### [EXERCISE]
Everything from the line containing "add(tab.part)" to the line containing "obj.data.transform(world)", both lines included, must be copied exactly; nothing else should be.

### [INFORMATION PROVIDED]
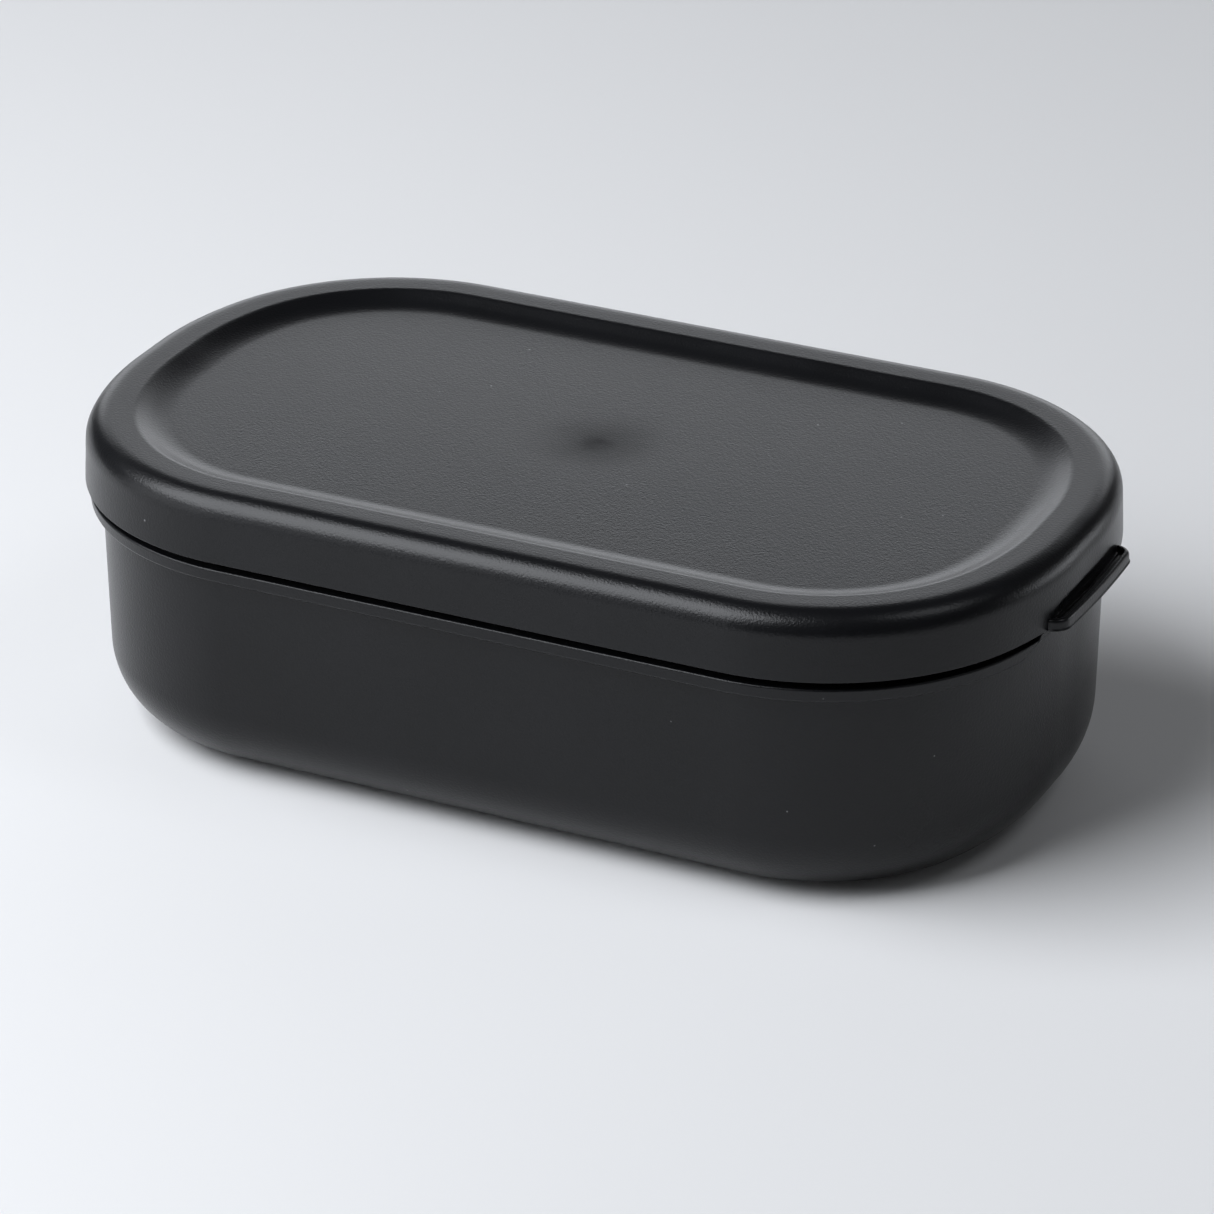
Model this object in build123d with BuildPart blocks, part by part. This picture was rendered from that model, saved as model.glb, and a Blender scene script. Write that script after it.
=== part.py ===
from build123d import *

import os
from math import atan2, degrees, radians, sqrt, tan

# A moulded plastic lunch box: a deep container and a snap-on lid with a thumb tab.
# Millimetres, +Z up. The origin is the centre of the container's flat base, +X runs along
# the box towards the tab, and z = 0 is the surface that the box stands on.

# Plan outline at the lid's bottom edge, the widest line of the box
length = 185.0
width = 108.7
corner_radius = 43.7
end_radius = 63.8
end_flat = 7.2

# Heights above the table
lid_bottom = 44.7
lid_top = 56.5
flange_top = lid_bottom - 1.55
flange_bottom = flange_top - 2.55
rim_top = 54.35

# Container
wall = 1.8
floor_thickness = 2.0
wall_inset = 3.0
wall_draft = 1.1
body_corner_trim = 1.45
bottom_radius = 14.0
flange_inset = 0.65
ledge_thickness = 1.35
lip_thickness = 1.15
rim_round = 0.7
flange_round = 0.25
neck_bead_reach = 0.4
neck_bead_height = 1.6
neck_bead_bottom = 47.2
bead_round = 0.3

# Lid
plate = 1.8
skirt = 1.9
skirt_draft = 2.6
top_round = 4.1
dish_depth = 2.0
dish_foot_inset = 13.2
dish_slope = 60.0
crest_round = 2.5
foot_round = 11.0
plug_inset = 5.4
plug_wall = 1.4
plug_bottom = 50.6
skirt_bead_reach = 0.35
skirt_bead_height = 1.2
skirt_bead_bottom = lid_bottom + 0.5

# Thumb tab on the lid, and the pad under it on the container
tab_overhang = 2.2
tab_edge_radius = 230.0
tab_root = 87.0
tab_length = 33.2
tab_corner = 3.2
tab_floor = 1.2
tab_height = 2.0
tab_lip = 1.1
scoop_radius = 3.0
scoop_face = 91.5
scoop_length = 31.0
pad_length = 34.6
pad_inset = 0.9
pad_top = lid_bottom - 0.35
recess_top = lid_bottom - 1.9
recess_width = 65.6
recess_height = 44.0
recess_round = 20.0


def inset_at(height, inset_at_seam, draft):
    """Inset of a drafted wall at a height, from its inset level with the lid's bottom edge."""
    return inset_at_seam + (lid_bottom - height) * tan(radians(draft))


def outline(inset, corner=corner_radius):
    """The box's plan outline, moved inwards by inset: straight sides, wide corner arcs
    and ends that are flat in the middle and bowed beside it."""
    half_x = length / 2 - inset
    half_y = width / 2 - inset
    corner_arc = corner - inset
    end_arc = end_radius - inset
    end_y = end_flat / 2
    end_x = half_x - end_arc
    corner_y = half_y - corner_arc
    corner_x = end_x + sqrt((end_arc - corner_arc) ** 2 - (corner_y - end_y) ** 2)
    turn = degrees(atan2(corner_y - end_y, corner_x - end_x))
    with BuildSketch() as plan:
        with BuildLine():
            Line((half_x, 0), (half_x, end_y))
            CenterArc((end_x, end_y), end_arc, 0, turn)
            CenterArc((corner_x, corner_y), corner_arc, turn, 90 - turn)
            Line((corner_x, half_y), (0, half_y))
            mirror(about=Plane.XZ)
            mirror(about=Plane.YZ)
        make_face()
    return plan.sketch


def tab_plan(inset):
    """The tab's plan, moved inwards by inset, with a slightly bowed free edge."""
    with BuildSketch() as plan:
        with Locations((length / 2 + tab_overhang - tab_edge_radius, 0)):
            Circle(tab_edge_radius - inset)
        with Locations((length, 0)):
            Rectangle(2 * (length - tab_root), tab_length - 2 * inset, mode=Mode.INTERSECT)
        ends = plan.vertices().group_by(Axis.Y)
        fillet([end.sort_by(Axis.X)[-1] for end in (ends[0], ends[-1])], tab_corner - inset)
    return plan.sketch


# The space inside the container, rounded along the floor
with BuildPart() as cavity:
    with BuildSketch(Plane.XY.offset(floor_thickness)):
        add(outline(inset_at(floor_thickness, wall_inset + wall, wall_draft)))
    extrude(amount=lid_top - floor_thickness, taper=-wall_draft)
    fillet(cavity.faces().sort_by(Axis.Z)[0].edges(), bottom_radius - wall)

# Flange under the lid's skirt, turned down at its outer edge
with BuildPart() as flange:
    with BuildSketch(Plane.XY.offset(flange_bottom)):
        add(outline(flange_inset))
    extrude(amount=flange_top - flange_bottom)
    outer_edges = [edge for face in flange.faces().filter_by(Axis.Z) for edge in face.edges()]
    fillet(outer_edges, flange_round)
    with BuildSketch(Plane.XY.offset(flange_bottom)):
        add(outline(flange_inset + lip_thickness))
    extrude(amount=flange_top - ledge_thickness - flange_bottom, mode=Mode.SUBTRACT)
    # Pad under the lid's tab, which closes the gap between flange and skirt there
    with BuildSketch(Plane.XY.offset(flange_top - flange_round)):
        add(outline(pad_inset))
        with Locations((length / 2, 0)):
            Rectangle(4 * wall_inset, pad_length, mode=Mode.INTERSECT)
    extrude(amount=pad_top - flange_top + flange_round)
    # Finger recess that arches up under the pad
    with BuildSketch(Plane.YZ.offset(length / 2 - wall_inset - wall)):
        with Locations((0, recess_top - recess_height / 2)):
            RectangleRounded(recess_width, recess_height, recess_round)
    extrude(amount=4 * wall_inset, mode=Mode.SUBTRACT)

# Rounded snap bead round the neck
with BuildPart() as neck_bead:
    with BuildSketch(Plane.XY.offset(neck_bead_bottom)):
        add(outline(inset_at(neck_bead_bottom, wall_inset, wall_draft) - neck_bead_reach))
    extrude(amount=neck_bead_height)
    fillet(neck_bead.edges(), bead_round)

with BuildPart() as container:
    # Drafted body with its large bottom radius
    with BuildSketch():
        add(outline(inset_at(0, wall_inset, wall_draft), corner_radius - body_corner_trim))
    extrude(amount=flange_top, taper=-wall_draft)
    fillet(container.faces().sort_by(Axis.Z)[0].edges(), bottom_radius)
    # Neck that the lid goes over
    with BuildSketch(Plane.XY.offset(flange_bottom)):
        add(outline(inset_at(flange_bottom, wall_inset, wall_draft)))
    extrude(amount=rim_top - flange_bottom, taper=-wall_draft)
    add(flange.part)
    add(neck_bead.part)
    add(cavity.part, mode=Mode.SUBTRACT)
    fillet(container.faces().filter_by(Axis.Z).sort_by(Axis.Z)[-1].edges(), rim_round)

# The dish pressed into the lid's top, as the volume it removes
with BuildPart() as dish:
    with BuildSketch(Plane.XY.offset(lid_top - dish_depth)):
        add(outline(dish_foot_inset))
    extrude(amount=dish_depth + 1.0, taper=-dish_slope)

# The space under the lid, from the skirt's open bottom up to the plate
with BuildPart() as lid_space:
    with BuildSketch(Plane.XY.offset(lid_bottom)):
        add(outline(skirt))
    extrude(amount=lid_top - plate - lid_bottom, taper=skirt_draft)
    fillet(lid_space.faces().sort_by(Axis.Z)[-1].edges(), top_round - skirt)
    with BuildSketch(Plane.XY.offset(lid_top - dish_depth - plate)):
        add(outline(dish_foot_inset - plate * tan(radians((90 - dish_slope) / 2))))
    extrude(amount=dish_depth, taper=-dish_slope, mode=Mode.SUBTRACT)

# Thumb tab: a thin plate at the skirt's bottom edge with an upturned lip round its free edge
with BuildPart() as tab:
    with BuildSketch(Plane.XY.offset(lid_bottom)):
        add(tab_plan(0))
    extrude(amount=tab_height)
    with BuildSketch(Plane.XY.offset(lid_bottom + tab_floor)):
        add(tab_plan(tab_lip))
    extrude(amount=tab_height, mode=Mode.SUBTRACT)
    with BuildSketch(Plane.XY.offset(lid_bottom)):
        add(outline(skirt / 2))
    extrude(amount=tab_height, mode=Mode.SUBTRACT)

# Shallow scoop in the skirt over the tab, which gives the thumb a flat wall
with BuildPart() as scoop:
    with BuildSketch(Plane.XZ):
        with Locations((scoop_face + scoop_radius, lid_bottom + tab_height)):
            Circle(scoop_radius)
        with Locations((scoop_face + scoop_radius, lid_bottom)):
            Rectangle(2 * scoop_radius, 2 * tab_floor, mode=Mode.SUBTRACT)
    extrude(amount=scoop_length / 2, both=True)

# Rounded snap bead along the inside of the skirt
with BuildPart() as skirt_bead:
    with BuildSketch(Plane.XY.offset(skirt_bead_bottom)):
        add(outline(skirt / 2))
        add(outline(skirt + skirt_bead_reach), mode=Mode.SUBTRACT)
    extrude(amount=skirt_bead_height)
    bead_faces = skirt_bead.faces().filter_by(Axis.Z)
    fillet([edge for face in bead_faces for edge in face.inner_wires()[0].edges()], bead_round)

with BuildPart() as lid:
    with BuildSketch(Plane.XY.offset(lid_bottom)):
        add(outline(0))
    extrude(amount=lid_top - lid_bottom, taper=skirt_draft)
    # Dish with soft crest and foot, then the rounded outer edge
    add(dish.part, mode=Mode.SUBTRACT)
    dish_floor = lid.faces().filter_by(Axis.Z).sort_by(Axis.Z)[-2]
    fillet(dish_floor.edges(), foot_round)
    rim_face = lid.faces().filter_by(Axis.Z).sort_by(Axis.Z)[-1]
    fillet(rim_face.inner_wires()[0].edges(), crest_round)
    rim_face = lid.faces().filter_by(Axis.Z).sort_by(Axis.Z)[-1]
    fillet(rim_face.outer_wire().edges(), top_round)
    add(scoop.part, mode=Mode.SUBTRACT)
    add(lid_space.part, mode=Mode.SUBTRACT)
    # Plug wall that goes inside the container's rim
    with BuildSketch(Plane.XY.offset(plug_bottom)):
        add(outline(plug_inset))
        add(outline(plug_inset + plug_wall), mode=Mode.SUBTRACT)
    extrude(amount=lid_top - plate / 2 - plug_bottom)
    add(skirt_bead.part)
    add(tab.part)

container.part.label = "container"
lid.part.label = "lid"

os.makedirs("parts", exist_ok=True)
export_step(container.part, "parts/container.step")
export_step(lid.part, "parts/lid.step")
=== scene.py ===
import math

import bpy
import numpy as np
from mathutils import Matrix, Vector


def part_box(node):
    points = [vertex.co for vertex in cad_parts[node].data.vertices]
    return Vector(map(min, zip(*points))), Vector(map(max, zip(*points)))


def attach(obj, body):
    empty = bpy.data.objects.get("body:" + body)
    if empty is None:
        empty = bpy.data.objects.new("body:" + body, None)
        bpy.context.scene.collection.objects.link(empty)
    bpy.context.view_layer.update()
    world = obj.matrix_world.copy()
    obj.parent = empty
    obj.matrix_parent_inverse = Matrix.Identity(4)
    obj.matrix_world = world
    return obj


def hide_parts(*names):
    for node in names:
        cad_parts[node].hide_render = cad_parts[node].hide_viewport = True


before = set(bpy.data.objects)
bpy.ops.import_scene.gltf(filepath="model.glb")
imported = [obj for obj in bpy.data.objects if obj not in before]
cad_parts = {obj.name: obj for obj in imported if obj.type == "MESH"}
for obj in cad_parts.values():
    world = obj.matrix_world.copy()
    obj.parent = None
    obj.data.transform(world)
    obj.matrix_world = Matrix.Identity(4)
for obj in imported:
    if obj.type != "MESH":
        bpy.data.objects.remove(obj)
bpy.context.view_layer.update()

# The box is modelled in millimetres, like the design it stands for, and put down in metres.
MM = 0.001
# Too small to see, but it keeps two corners of a profile apart
HAIR = 0.02
lid_low, lid_high = (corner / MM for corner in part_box("lid"))
_, tub_high = (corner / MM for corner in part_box("container"))

# Plan outline at the lid's bottom edge, the widest line of the box
LENGTH = -2 * lid_low.x
WIDTH = lid_high.y - lid_low.y
CORNER_RADIUS = 43.7
END_RADIUS = 63.8
END_FLAT = 7.2

# Heights above the table
LID_BOTTOM = lid_low.z
LID_TOP = lid_high.z
RIM_TOP = tub_high.z
FLANGE_TOP = LID_BOTTOM - 1.55
FLANGE_BOTTOM = FLANGE_TOP - 2.55

# Container
WALL = 1.8
FLOOR = 2.0
WALL_INSET = 3.0
WALL_DRAFT = math.radians(1.1)
CORNER_TRIM = 1.45
BOTTOM_RADIUS = 14.0
FLANGE_INSET = 0.65
FLANGE_DRAFT = 0.25
LEDGE = 1.35
LIP = 1.15
NECK_BEAD = 0.4
NECK_BEAD_BOTTOM = 47.2
NECK_BEAD_HEIGHT = 1.6
PAD_END = 17.3
PAD_FADE = 0.2
PAD_BACK = WALL_INSET - 0.8
PAD_TOP = LID_BOTTOM - 0.35
RECESS_TOP = LID_BOTTOM - 1.9
RECESS_FLAT = 12.8
RECESS_RADIUS = 20.0
RECESS_SOFTNESS = 0.25

# Lid
PLATE = 1.8
SKIRT = 1.9
SKIRT_DRAFT = math.radians(2.6)
TOP_ROUND = 4.5
BORDER_CREST_INSET = 5.9
BORDER_FALL = 0.06
BORDER_ROUND = 20.0
DISH_DEPTH = 2.0
DISH_CREST_INSET = 9.2
DISH_FOOT_INSET = 13.4
CREST_ROUND = 2.5
FOOT_ROUND = 11.0
FOOT_REACH = 3.2
DISH_HALF_SLOPE = math.radians(15)
PLUG_INSET = 5.4
PLUG_WALL = 1.4
PLUG_BOTTOM = 50.6
SKIRT_BEAD = 0.35
SKIRT_BEAD_RISES = (0.4, 0.8, 1.4, 2.1)
SINK_DEPTH = 0.06
SINK_RADIUS = 10.0
GATE_RADIUS = 1.2
GATE_DEPTH = 0.04

# Thumb tab
TAB_OVERHANG = lid_high.x - LENGTH / 2
TAB_HALF = 16.6
TAB_EDGE_RADIUS = 230.0
TAB_CORNER = 3.2
TAB_FLOOR = 1.2
TAB_HEIGHT = 2.0
TAB_LIP = 1.2
TAB_STEP = 2.1
TAB_STEP_HEIGHT = 0.35
TAB_SHELF = 0.5
TAB_FIN = 0.2
TAB_ROOT_INSET = 1.5
SCOOP_RADIUS = 3.0
SCOOP_FACE = 91.5
SCOOP_SOFTNESS = 0.35
# Distances from the middle of the tab at which the scoop starts to fade and is gone
SCOOP_END = (13.9, 16.7)
NO_CUT = 10.0


# ---- Outlines and profiles ----

SHARP_ANGLE = math.radians(35)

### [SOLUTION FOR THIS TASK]
    add(tab.part)

container.part.label = "container"
lid.part.label = "lid"

os.makedirs("parts", exist_ok=True)
export_step(container.part, "parts/container.step")
export_step(lid.part, "parts/lid.step")
=== scene.py ===
import math

import bpy
import numpy as np
from mathutils import Matrix, Vector


def part_box(node):
    points = [vertex.co for vertex in cad_parts[node].data.vertices]
    return Vector(map(min, zip(*points))), Vector(map(max, zip(*points)))


def attach(obj, body):
    empty = bpy.data.objects.get("body:" + body)
    if empty is None:
        empty = bpy.data.objects.new("body:" + body, None)
        bpy.context.scene.collection.objects.link(empty)
    bpy.context.view_layer.update()
    world = obj.matrix_world.copy()
    obj.parent = empty
    obj.matrix_parent_inverse = Matrix.Identity(4)
    obj.matrix_world = world
    return obj


def hide_parts(*names):
    for node in names:
        cad_parts[node].hide_render = cad_parts[node].hide_viewport = True


before = set(bpy.data.objects)
bpy.ops.import_scene.gltf(filepath="model.glb")
imported = [obj for obj in bpy.data.objects if obj not in before]
cad_parts = {obj.name: obj for obj in imported if obj.type == "MESH"}
for obj in cad_parts.values():
    world = obj.matrix_world.copy()
    obj.parent = None
    obj.data.transform(world)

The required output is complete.